=== PROBLEM TO WORK ON ===
Set the following entries down again exactly, line by line.

=== RECORDS PROVIDED ===
- - - - -
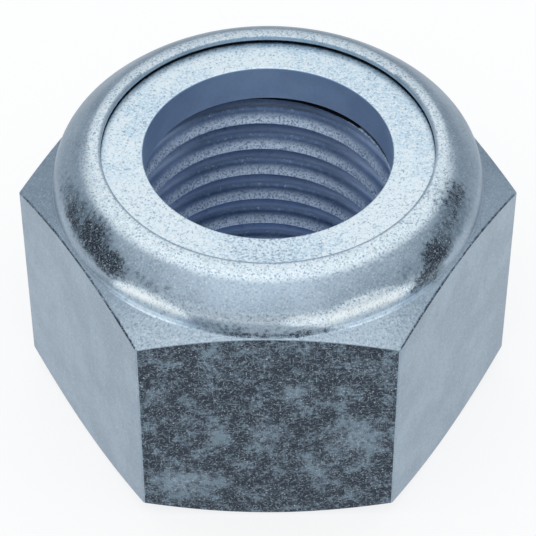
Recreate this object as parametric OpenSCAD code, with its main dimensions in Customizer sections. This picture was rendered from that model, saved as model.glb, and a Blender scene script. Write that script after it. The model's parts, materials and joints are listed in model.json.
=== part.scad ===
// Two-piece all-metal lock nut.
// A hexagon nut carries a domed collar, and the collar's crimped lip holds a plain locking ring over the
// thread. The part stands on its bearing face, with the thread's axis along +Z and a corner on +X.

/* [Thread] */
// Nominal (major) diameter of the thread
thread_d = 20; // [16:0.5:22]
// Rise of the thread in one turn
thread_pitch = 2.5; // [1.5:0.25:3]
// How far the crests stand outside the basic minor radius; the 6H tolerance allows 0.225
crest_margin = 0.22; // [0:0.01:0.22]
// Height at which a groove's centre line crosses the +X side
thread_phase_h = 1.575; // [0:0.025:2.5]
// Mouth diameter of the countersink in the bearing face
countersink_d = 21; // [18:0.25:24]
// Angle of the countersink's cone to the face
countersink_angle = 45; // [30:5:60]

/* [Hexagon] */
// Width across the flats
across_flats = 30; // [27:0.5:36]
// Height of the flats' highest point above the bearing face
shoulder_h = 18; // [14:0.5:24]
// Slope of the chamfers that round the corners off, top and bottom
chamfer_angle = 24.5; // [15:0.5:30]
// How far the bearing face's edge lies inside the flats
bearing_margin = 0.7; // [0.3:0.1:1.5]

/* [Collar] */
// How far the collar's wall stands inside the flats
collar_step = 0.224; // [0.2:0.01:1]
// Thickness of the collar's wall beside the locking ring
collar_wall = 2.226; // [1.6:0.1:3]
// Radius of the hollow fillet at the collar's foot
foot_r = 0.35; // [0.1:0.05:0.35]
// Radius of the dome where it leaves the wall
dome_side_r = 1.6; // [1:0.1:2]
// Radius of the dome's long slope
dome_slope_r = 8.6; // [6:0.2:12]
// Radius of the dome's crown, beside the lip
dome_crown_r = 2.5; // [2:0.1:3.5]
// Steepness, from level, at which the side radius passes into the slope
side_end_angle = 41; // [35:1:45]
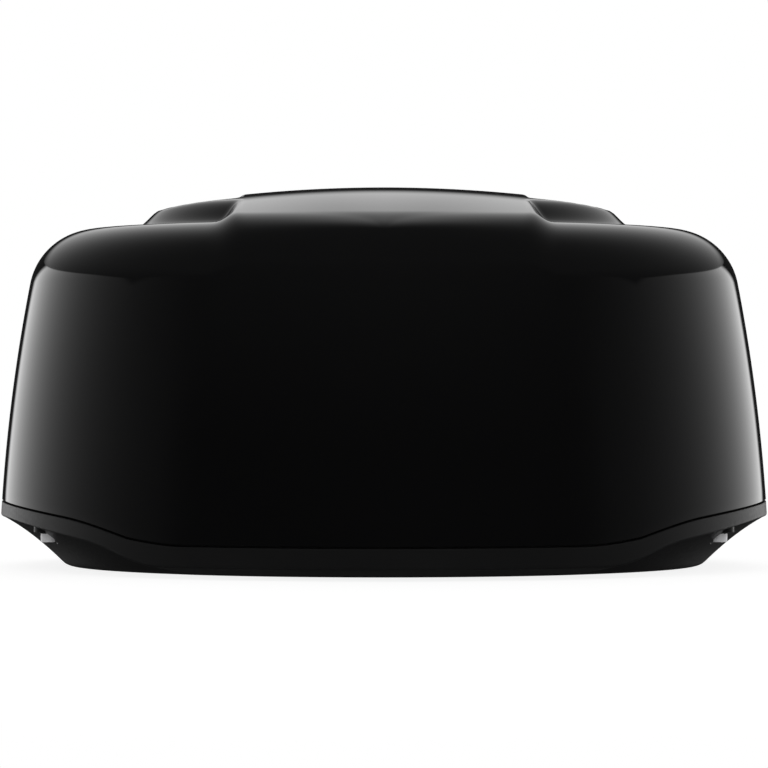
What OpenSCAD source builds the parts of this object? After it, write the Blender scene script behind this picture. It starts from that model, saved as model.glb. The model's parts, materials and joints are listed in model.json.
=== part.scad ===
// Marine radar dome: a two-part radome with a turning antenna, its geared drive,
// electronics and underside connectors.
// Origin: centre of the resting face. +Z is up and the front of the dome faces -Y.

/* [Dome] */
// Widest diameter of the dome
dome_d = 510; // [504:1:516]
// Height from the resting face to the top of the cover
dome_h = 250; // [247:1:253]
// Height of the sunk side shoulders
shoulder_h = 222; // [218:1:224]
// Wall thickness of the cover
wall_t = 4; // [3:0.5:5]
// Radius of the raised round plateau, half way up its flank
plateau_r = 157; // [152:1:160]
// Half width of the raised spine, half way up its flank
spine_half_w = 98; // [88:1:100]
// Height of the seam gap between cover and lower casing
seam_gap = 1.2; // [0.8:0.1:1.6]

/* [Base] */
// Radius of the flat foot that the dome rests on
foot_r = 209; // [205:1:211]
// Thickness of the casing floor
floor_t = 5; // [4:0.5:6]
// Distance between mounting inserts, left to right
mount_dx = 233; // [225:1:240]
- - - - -
=== SOLUTION TO THE PROBLEM ===
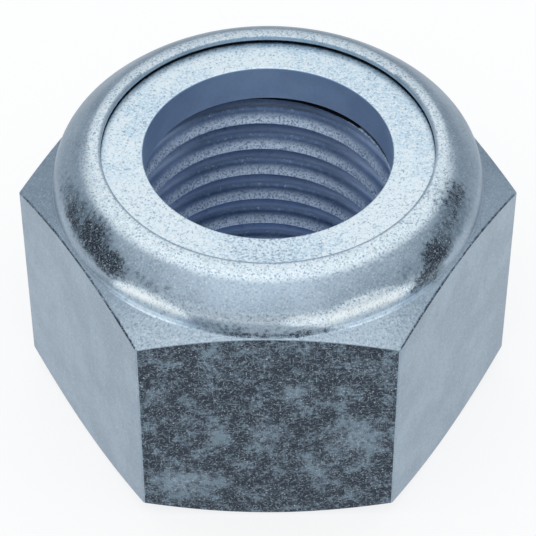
Recreate this object as parametric OpenSCAD code, with its main dimensions in Customizer sections. This picture was rendered from that model, saved as model.glb, and a Blender scene script. Write that script after it. The model's parts, materials and joints are listed in model.json.
=== part.scad ===
// Two-piece all-metal lock nut.
// A hexagon nut carries a domed collar, and the collar's crimped lip holds a plain locking ring over the
// thread. The part stands on its bearing face, with the thread's axis along +Z and a corner on +X.

/* [Thread] */
// Nominal (major) diameter of the thread
thread_d = 20; // [16:0.5:22]
// Rise of the thread in one turn
thread_pitch = 2.5; // [1.5:0.25:3]
// How far the crests stand outside the basic minor radius; the 6H tolerance allows 0.225
crest_margin = 0.22; // [0:0.01:0.22]
// Height at which a groove's centre line crosses the +X side
thread_phase_h = 1.575; // [0:0.025:2.5]
// Mouth diameter of the countersink in the bearing face
countersink_d = 21; // [18:0.25:24]
// Angle of the countersink's cone to the face
countersink_angle = 45; // [30:5:60]

/* [Hexagon] */
// Width across the flats
across_flats = 30; // [27:0.5:36]
// Height of the flats' highest point above the bearing face
shoulder_h = 18; // [14:0.5:24]
// Slope of the chamfers that round the corners off, top and bottom
chamfer_angle = 24.5; // [15:0.5:30]
// How far the bearing face's edge lies inside the flats
bearing_margin = 0.7; // [0.3:0.1:1.5]

/* [Collar] */
// How far the collar's wall stands inside the flats
collar_step = 0.224; // [0.2:0.01:1]
// Thickness of the collar's wall beside the locking ring
collar_wall = 2.226; // [1.6:0.1:3]
// Radius of the hollow fillet at the collar's foot
foot_r = 0.35; // [0.1:0.05:0.35]
// Radius of the dome where it leaves the wall
dome_side_r = 1.6; // [1:0.1:2]
// Radius of the dome's long slope
dome_slope_r = 8.6; // [6:0.2:12]
// Radius of the dome's crown, beside the lip
dome_crown_r = 2.5; // [2:0.1:3.5]
// Steepness, from level, at which the side radius passes into the slope
side_end_angle = 41; // [35:1:45]
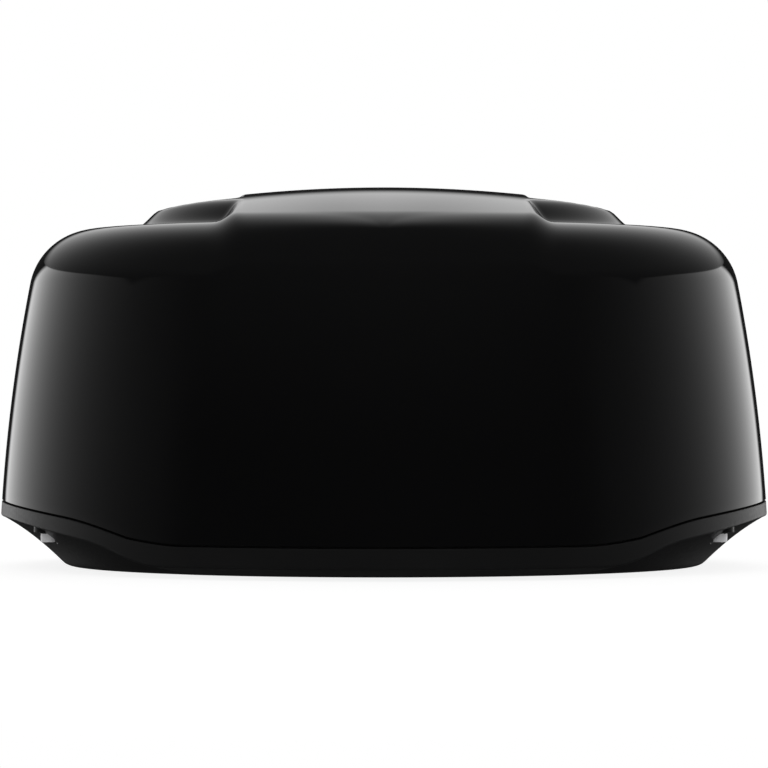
What OpenSCAD source builds the parts of this object? After it, write the Blender scene script behind this picture. It starts from that model, saved as model.glb. The model's parts, materials and joints are listed in model.json.
=== part.scad ===
// Marine radar dome: a two-part radome with a turning antenna, its geared drive,
// electronics and underside connectors.
// Origin: centre of the resting face. +Z is up and the front of the dome faces -Y.

/* [Dome] */
// Widest diameter of the dome
dome_d = 510; // [504:1:516]
// Height from the resting face to the top of the cover
dome_h = 250; // [247:1:253]
// Height of the sunk side shoulders
shoulder_h = 222; // [218:1:224]
// Wall thickness of the cover
wall_t = 4; // [3:0.5:5]
// Radius of the raised round plateau, half way up its flank
plateau_r = 157; // [152:1:160]
// Half width of the raised spine, half way up its flank
spine_half_w = 98; // [88:1:100]
// Height of the seam gap between cover and lower casing
seam_gap = 1.2; // [0.8:0.1:1.6]

/* [Base] */
// Radius of the flat foot that the dome rests on
foot_r = 209; // [205:1:211]
// Thickness of the casing floor
floor_t = 5; // [4:0.5:6]
// Distance between mounting inserts, left to right
mount_dx = 233; // [225:1:240]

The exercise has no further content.